Hi Steven, thanks for the reply however that is not really what I was asking.  The SP provides a /29 prefix, however they will route this down a /31 or /30 P2P link.  If dual circuits are provided then eBGP must be used - there is no choice in this with the SP.  This is a wires-only service so I need to terminate the circuits and eBGP on something.  There is no budget for any new hardware so I am looking at what I have available to me.  There is a HA pair of ASA5500-X series firewalls so with ASA 9.2(4)+ BGP is available and with 9.7+ /31 IPv4 addressing is available.

Therefore with what I have available I can terminate the circuits on a L2 switch (it will actually be a couple of VLANs on an existing DMZ switch that has four free interfaces) and then bring them into two sub-interfaces on the ASA's (four with HA) and then run eBGP.  I know this will work.  One advantage of terminating the P2P circuits on the ASA is the public prefix doesn't then need assigning to a physical interface and the whole eight addresses can be used with NAT.

My question was how will it work with ASA HA?  I know monitoring is affected due to the standby not having an IPv4 address, however physical monitoring will still work (link up/down).  The BGP sessions will need to be reestablished so I am guessing there might be some downtime?  My understanding is the FIB continues for 15-seconds after switchover, however during this 15-seconds routing adjacencies need to be reform?

I am after anyone's experiences with running eBGP on a HA pair of ASA's and if possible on /30 or /31 circuits.

Do you have a diagram that shows where these devices sit in relation to where the IPs will be assigned?
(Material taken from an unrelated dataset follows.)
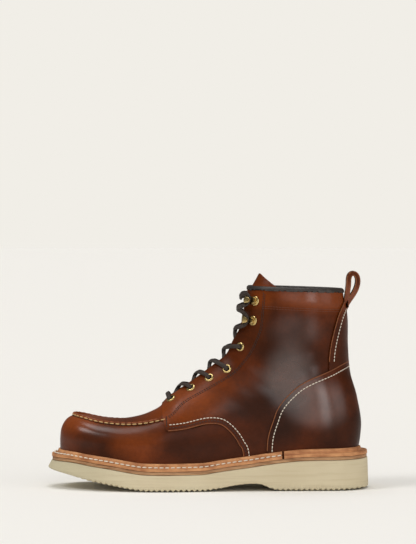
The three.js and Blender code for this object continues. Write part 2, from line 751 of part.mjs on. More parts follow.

Also are you wanting to run eBGP on the ASA's themselves?

Hi Steven, I don't think I can explain it any clearer TBH..... Two Ethernet P2P links to the same ISP - one primary and one backup. Each link will be either a /30 or a /31 public subnet. These will come into a L2 switch with a VLAN dedicated to each link. A HA pair of ASA's will also link into this L2 switch and connect to each circuit. The ISP only supports eBGP. I therefore have to configure eBGP on the ASA with a peer at the end of each link. The ISP will announce a default downstream and the ASA will announce the /29 public prefix outbound. Route-maps will be used inbound and outbound to influence the primary and backup paths.
However this isn't the question as I know it will work... I want to know when ASA HA is thrown into the mix how will it behave?
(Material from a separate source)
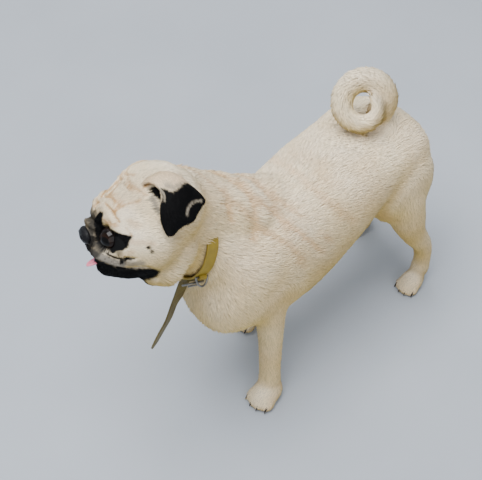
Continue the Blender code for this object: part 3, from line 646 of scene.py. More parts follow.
# Middle of the face, in mm from the head's middle: left, forward, up; reach and height in mm
MIDDLE_FOLDS = (
    (((0, 64, -17), (0, 63, -24), (0, 61, -33)), 1.5, -1.8),
    (((-12, 51, 3), (-6, 55, 7), (0, 57, 8), (6, 55, 7), (12, 51, 3)), 3.4, 2.4),
    (((-13, 50, 9), (-6, 53, 12.5), (0, 54, 13.5), (6, 53, 12.5), (13, 50, 9)), 2.2, -1.8),
    (((0, 51, 17), (0, 46, 27), (0, 38, 36)), 2.2, -1.4),
)
# Folds of neck and body: points of the photograph, reach in its pixels, height in mm
BODY_FOLDS = (
    (((221, 201), (226, 214), (227, 222)), 4.0, -1.4),
    (((232, 182), (243, 194), (250, 208), (251, 222), (248, 240)), 5.0, -1.5),
    (((249, 181), (262, 193), (270, 205), (275, 219), (281, 230)), 5.0, -1.4),
    (((241, 185), (253, 199), (260, 213), (263, 230)), 6.0, 1.0),
    (((270, 162), (289, 173), (308, 189), (323, 205)), 7.0, -1.1),
)

# Black shapes of the mask, as the photograph shows them, with their weight and soft edge in
# pixels
BLACK_SHAPES = (
    # round the eye and back to its outer corner
    (
        ((95, 224), (103, 226.5), (110, 228), (118, 232.5), (127, 235), (132, 236.5), (129.5, 241),
         (128, 246), (124, 250), (116, 251.5), (108, 251), (101, 248), (96.5, 241), (93.5, 232)),
        1.0, 2.2,
    ),
    # wisp above the inner corner
    (((99.5, 211.5), (103, 214), (102, 220), (103, 229), (95, 232), (92.5, 222), (96, 216)), 1.0, 2.0),
    # from the stop down beside the nose
    (
        ((79, 225), (84, 216), (90, 211), (96, 215), (96, 225), (95, 234), (93, 243), (84, 245), (80, 234)),
        0.80, 3.0,
    ),
    # lips and lower jaw
    (
        ((84, 247), (90, 255), (100, 260), (110.7, 264.4), (121.4, 267.5), (132, 268), (143, 267.2),
         (150, 267.5), (158.5, 271), (157, 275), (151, 278.5), (144, 280), (132, 285), (121.4, 287),
         (108, 284), (97, 279), (88, 268), (83, 258)),
        1.0, 2.4,
    ),
    # inner and lower rim of the eye
    (
        ((93.5, 224), (97, 226), (99, 233), (102, 240), (107, 245.5), (115, 248.5), (115, 251.5),
         (107, 250), (101, 247.5), (96.5, 242), (94, 235)),
        1.0, 1.6,
    ),
    # beside the nose and down to the lip
    (((84, 243), (90, 241), (92, 246), (93, 254), (89, 257), (84, 252)), 0.85, 3.5),
)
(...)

Well there are a few ways you can achieve that. You make sure the Active ASA is connected to only the primary active ISP link and connect the backup to the secondary standby ASA, then it would require a complete failover of the ASAs for traffic to shift. Do you even need a layer 2 switch? Unless you do then just connect the ISP links directly to the ASA.
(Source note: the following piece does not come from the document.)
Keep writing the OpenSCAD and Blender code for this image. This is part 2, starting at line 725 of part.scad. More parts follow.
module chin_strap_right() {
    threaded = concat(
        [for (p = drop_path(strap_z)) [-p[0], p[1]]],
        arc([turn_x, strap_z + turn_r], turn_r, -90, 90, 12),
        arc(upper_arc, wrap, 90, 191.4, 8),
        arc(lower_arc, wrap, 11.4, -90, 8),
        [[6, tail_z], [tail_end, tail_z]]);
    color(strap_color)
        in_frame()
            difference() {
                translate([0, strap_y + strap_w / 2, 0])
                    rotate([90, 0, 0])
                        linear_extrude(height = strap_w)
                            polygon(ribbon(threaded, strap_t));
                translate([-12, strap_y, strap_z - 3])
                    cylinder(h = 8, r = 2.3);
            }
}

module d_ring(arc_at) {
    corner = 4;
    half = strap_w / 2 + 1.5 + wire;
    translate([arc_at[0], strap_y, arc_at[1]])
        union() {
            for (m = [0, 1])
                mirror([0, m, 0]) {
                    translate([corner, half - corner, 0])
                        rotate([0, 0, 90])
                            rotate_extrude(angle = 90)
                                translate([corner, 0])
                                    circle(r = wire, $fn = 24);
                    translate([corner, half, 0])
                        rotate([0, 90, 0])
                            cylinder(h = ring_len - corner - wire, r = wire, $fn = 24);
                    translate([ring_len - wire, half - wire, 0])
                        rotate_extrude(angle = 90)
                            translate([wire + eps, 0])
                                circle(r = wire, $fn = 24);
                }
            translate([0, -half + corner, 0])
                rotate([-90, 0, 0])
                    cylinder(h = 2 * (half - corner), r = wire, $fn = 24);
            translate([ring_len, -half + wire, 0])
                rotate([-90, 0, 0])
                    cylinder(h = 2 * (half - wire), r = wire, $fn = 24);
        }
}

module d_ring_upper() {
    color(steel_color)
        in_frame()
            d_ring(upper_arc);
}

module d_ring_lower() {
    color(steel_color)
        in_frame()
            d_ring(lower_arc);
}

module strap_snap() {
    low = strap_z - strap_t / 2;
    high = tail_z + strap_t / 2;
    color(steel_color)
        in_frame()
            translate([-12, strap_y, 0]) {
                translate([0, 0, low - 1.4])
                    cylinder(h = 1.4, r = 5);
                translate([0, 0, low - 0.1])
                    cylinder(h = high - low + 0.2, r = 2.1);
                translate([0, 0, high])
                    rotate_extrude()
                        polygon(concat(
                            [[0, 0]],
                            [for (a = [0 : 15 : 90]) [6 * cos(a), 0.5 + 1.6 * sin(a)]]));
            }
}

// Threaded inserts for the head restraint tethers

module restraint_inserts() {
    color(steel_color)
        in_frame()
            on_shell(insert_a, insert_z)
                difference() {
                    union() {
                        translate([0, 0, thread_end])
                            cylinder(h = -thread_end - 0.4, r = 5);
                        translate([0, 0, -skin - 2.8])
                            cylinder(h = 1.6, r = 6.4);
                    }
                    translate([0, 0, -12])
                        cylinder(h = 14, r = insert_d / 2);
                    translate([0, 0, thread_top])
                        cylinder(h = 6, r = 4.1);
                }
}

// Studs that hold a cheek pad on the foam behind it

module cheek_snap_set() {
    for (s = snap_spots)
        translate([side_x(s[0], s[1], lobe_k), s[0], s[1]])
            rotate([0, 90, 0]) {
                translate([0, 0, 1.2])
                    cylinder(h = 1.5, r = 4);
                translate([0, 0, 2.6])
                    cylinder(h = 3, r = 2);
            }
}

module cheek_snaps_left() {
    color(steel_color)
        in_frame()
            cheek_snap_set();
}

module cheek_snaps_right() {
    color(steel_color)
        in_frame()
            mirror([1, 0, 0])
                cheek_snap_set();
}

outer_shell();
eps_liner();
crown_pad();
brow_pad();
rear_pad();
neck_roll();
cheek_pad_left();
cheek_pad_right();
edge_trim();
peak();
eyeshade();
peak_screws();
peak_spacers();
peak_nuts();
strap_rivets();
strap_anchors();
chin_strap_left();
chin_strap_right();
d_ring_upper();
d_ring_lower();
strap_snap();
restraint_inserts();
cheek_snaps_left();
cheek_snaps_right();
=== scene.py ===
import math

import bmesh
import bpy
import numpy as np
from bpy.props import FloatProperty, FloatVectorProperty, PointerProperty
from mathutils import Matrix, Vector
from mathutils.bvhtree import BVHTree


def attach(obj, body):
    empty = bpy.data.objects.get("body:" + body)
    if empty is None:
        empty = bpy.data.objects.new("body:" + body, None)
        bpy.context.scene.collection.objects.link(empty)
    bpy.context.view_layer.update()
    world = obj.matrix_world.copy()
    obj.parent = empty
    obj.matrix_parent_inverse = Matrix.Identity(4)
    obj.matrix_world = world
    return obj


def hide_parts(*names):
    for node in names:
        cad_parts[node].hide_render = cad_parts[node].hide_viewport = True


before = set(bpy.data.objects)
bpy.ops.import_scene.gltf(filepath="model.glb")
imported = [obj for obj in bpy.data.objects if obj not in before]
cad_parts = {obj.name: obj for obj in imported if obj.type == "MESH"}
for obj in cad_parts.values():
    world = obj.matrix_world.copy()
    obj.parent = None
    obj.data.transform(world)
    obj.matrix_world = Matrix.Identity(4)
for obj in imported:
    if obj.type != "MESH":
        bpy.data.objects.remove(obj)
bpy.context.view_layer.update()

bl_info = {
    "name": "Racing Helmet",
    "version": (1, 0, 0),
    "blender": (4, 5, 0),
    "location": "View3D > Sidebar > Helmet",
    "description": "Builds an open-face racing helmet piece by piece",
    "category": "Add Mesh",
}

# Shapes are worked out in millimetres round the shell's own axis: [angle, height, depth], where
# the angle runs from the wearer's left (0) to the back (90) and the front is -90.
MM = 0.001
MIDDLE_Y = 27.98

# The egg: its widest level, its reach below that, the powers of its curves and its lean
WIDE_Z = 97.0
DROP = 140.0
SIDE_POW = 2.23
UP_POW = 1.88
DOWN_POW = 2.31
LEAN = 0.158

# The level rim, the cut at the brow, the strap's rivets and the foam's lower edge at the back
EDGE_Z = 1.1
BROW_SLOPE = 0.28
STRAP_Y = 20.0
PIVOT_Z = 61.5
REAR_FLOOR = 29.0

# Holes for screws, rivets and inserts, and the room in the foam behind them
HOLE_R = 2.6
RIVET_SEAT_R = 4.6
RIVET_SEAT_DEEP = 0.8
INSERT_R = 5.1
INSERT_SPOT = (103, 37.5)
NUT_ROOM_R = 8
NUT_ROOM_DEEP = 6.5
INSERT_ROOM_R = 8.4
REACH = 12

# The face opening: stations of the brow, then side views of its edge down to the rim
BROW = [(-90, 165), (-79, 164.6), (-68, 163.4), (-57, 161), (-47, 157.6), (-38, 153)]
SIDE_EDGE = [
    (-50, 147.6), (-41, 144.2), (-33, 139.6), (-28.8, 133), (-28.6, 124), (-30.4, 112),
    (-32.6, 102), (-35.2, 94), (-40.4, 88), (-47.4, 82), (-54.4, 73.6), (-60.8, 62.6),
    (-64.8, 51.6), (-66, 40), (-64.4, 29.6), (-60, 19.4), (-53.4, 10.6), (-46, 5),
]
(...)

But what dictates one of the ISP links as backup? Is it active, but you are using it as a backup based on routing? Is it not active until the primary fails because then you will need something like BFD I would imagine. Adding a secondary ASA is going to change this much. Now if you add a secondary ASA and do things like Active/Active - Multi-context then yes could cause some redesign, but just to add secondary you will be fine.

Both links will be active. If we don't establish a BGP session with the ISP on both links then it will get flagged as an error and may lead to the ISP disabling the inactive peer. The routing decision will be based on the BGP best path which I will influence with route-maps inbound and outbound.
What is an uknown to me is ASA failover with /31 addressing and BGP in the mix.

Ya that I am pretty sure wont work since you need Two addresses for the ASAs alone. One primary and one standby, unless you left them in a standalone mode and then used something downstream to determine routes based on IP SLA or PBR.

Hi Steven, you are incorrect. Failover will work if the standby device doesn't have an IPv4 address. Monitoring becomes an issue, however physical link up/downs are still monitored.

https://community.cisco.com/t5/firewalls/single-ip-failover-pair/td-p/1375663
http://resources.intenseschool.com/asa-failover-series-insufficient-ip-addresses-for-standby-ip-address/

So back (again...) to my original question. How will this behave?

Interesting. Never had to do that, but good to know. I still don't understand what answer you want. "How will this behave"

Again this depends on the network in my opinion, is the ASA the default gateway for your networks?
Is there a layer 3 core router/switch downstream that just has a default route pointed to an IP on the ASA?

I have never ran BGP on the ASA, nor would I ever, but I can assume that the secondary wouldn't be able to peer BGP with the ISP without an address...so there is that.

Had the exact same setup for one of my customers using Firepwower running FTD's and 2 Comcast circuits. No WAN IP address for both circuits on the secondary Firewall. Failover was pretty seamless from what I saw. Since the standby maintains the same ip address and the failover process takes care of the initial traffic flow, there was no downtime noticed.

 

One effect that was seen was when both the circuits had the same cost/weight. On initial setup, the route would point to circuit-1. A failover scenario would cause the route to take the secondary circuit route to take over (established earlier that primary) in some cases. This really depended on which BGP session established first. I don't think this should affect our scenario since there is a weight set from the other end. 

Hi Rahul
With BGP there will be only one path in the table so with what you are describing (i.e. no influencing the paths with BGP attributes) then it will flip between the two with failover but will stick and BGP won't fail back to the preferred path. With what I am proposing it should sort itself out. We use extended communities to distinguish the primary path from the secondary and then the ISP (which is us anyway) sets local preference on the PE routers with a match of the community.
I think I need to get it up and running and test it.